BAGUINEDA: When rice farmers started producing yields nine times larger than normal in the Malian desert near the famed town of Timbuktu a decade ago, a passerby could have mistaken the crop for another desert mirage.
Rather, it was the result of an engineering feat that has left experts in this impoverished nation in awe — but one that has yet to spread widely through Mali’s farming community.
“We must redouble efforts to get political leaders on board,” said Djiguiba Kouyaté, a coordinator in Mali for German development agency GIZ.
With hunger a constant menace, Malians are cautiously turning to a controversial farming technique to adapt to the effects of climate change.

 

Dubbed the System of Rice Intensification (SRI), the new method was pioneered in Madagascar in 1983. It involves planting fewer seeds of traditional rice varieties and taking care of them following a strict regime.
Seedlings are transplanted at a very young age and spaced widely. Soil is enriched with organic matter, and must be kept moist, though the system uses less water than traditional rice farming.
Up to 20 million farmers now use SRI in 61 countries, including in nearby Sierra Leone, Senegal and Ivory Coast, said Norman Uphoff, of the SRI International Network and Resources Center at Cornell University in the US.
But, despite its success, the technique has been embraced with varying degrees of enthusiasm.

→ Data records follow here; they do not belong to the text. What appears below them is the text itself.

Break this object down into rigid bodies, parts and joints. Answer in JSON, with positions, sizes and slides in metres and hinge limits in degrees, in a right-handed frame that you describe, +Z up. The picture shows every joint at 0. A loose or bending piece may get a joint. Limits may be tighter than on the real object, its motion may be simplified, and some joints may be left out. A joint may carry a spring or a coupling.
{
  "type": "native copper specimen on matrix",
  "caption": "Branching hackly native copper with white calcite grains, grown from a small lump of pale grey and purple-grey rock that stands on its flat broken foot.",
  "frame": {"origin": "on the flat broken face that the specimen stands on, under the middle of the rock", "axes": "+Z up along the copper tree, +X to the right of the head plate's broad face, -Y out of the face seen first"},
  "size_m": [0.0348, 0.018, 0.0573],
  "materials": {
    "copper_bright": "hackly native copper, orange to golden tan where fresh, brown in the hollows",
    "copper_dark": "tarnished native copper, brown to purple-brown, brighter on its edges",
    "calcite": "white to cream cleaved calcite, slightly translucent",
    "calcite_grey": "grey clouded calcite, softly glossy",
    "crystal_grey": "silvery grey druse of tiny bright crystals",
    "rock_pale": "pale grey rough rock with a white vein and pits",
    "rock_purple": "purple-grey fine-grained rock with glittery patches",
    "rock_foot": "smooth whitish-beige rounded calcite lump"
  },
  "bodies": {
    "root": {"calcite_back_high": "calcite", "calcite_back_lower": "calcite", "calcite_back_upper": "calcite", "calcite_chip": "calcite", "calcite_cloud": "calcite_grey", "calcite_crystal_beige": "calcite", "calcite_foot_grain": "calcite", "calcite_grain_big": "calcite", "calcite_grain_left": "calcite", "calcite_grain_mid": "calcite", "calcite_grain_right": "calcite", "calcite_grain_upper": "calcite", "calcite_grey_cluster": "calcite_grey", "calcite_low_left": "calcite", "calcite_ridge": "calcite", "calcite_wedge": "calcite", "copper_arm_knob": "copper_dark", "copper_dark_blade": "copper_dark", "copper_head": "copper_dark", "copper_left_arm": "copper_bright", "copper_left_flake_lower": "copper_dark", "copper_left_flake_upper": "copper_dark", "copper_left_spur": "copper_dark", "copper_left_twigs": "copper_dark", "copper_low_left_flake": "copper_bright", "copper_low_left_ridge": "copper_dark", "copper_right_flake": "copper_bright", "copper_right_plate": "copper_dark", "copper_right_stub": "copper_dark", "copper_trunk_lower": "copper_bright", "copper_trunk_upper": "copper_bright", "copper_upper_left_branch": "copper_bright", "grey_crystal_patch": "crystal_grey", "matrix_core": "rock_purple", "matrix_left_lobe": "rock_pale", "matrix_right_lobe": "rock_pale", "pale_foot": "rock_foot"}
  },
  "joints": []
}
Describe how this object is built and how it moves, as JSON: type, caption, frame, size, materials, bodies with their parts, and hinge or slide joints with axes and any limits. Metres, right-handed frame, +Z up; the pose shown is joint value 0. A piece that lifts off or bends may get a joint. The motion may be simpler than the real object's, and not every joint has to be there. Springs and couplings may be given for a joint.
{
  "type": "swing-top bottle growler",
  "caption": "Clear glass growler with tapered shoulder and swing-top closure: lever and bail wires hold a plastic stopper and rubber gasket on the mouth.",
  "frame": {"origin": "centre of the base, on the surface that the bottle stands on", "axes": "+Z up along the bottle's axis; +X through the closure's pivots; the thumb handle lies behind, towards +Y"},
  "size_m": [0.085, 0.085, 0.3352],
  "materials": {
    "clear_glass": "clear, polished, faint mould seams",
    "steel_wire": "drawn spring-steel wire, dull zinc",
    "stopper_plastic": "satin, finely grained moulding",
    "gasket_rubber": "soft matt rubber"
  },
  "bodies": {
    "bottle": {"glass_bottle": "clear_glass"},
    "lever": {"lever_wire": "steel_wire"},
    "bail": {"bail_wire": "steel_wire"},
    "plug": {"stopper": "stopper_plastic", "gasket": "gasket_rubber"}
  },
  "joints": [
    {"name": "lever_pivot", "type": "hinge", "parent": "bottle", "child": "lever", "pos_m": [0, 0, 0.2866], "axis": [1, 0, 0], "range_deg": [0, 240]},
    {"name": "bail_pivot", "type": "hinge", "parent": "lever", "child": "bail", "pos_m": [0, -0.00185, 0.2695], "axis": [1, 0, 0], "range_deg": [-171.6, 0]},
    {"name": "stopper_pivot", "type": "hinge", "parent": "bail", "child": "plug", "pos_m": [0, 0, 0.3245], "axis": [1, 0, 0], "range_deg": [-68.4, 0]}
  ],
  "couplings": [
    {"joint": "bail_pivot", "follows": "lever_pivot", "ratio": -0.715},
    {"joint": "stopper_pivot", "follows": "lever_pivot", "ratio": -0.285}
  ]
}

Uphoff said that is because it competes with the improved hybrid and inbred rice varieties that agricultural corporations sell.
For Faliry Boly, who heads a rice-growing association, the prospect of rice becoming a “white gold” for Mali should spur on authorities and farmers to adopt rice intensification.
The method could increase yields while also offering a more environmentally-friendly alternative, including by replacing chemical fertilizers with organic ones, he said.
He also pointed out that rice intensification naturally lends itself to Mali’s largely arid climate.

FACTOID

Up to 20 million farmers now use rice intensification in 61 countries, including in nearby Sierra Leone, Senegal and Ivory Coast.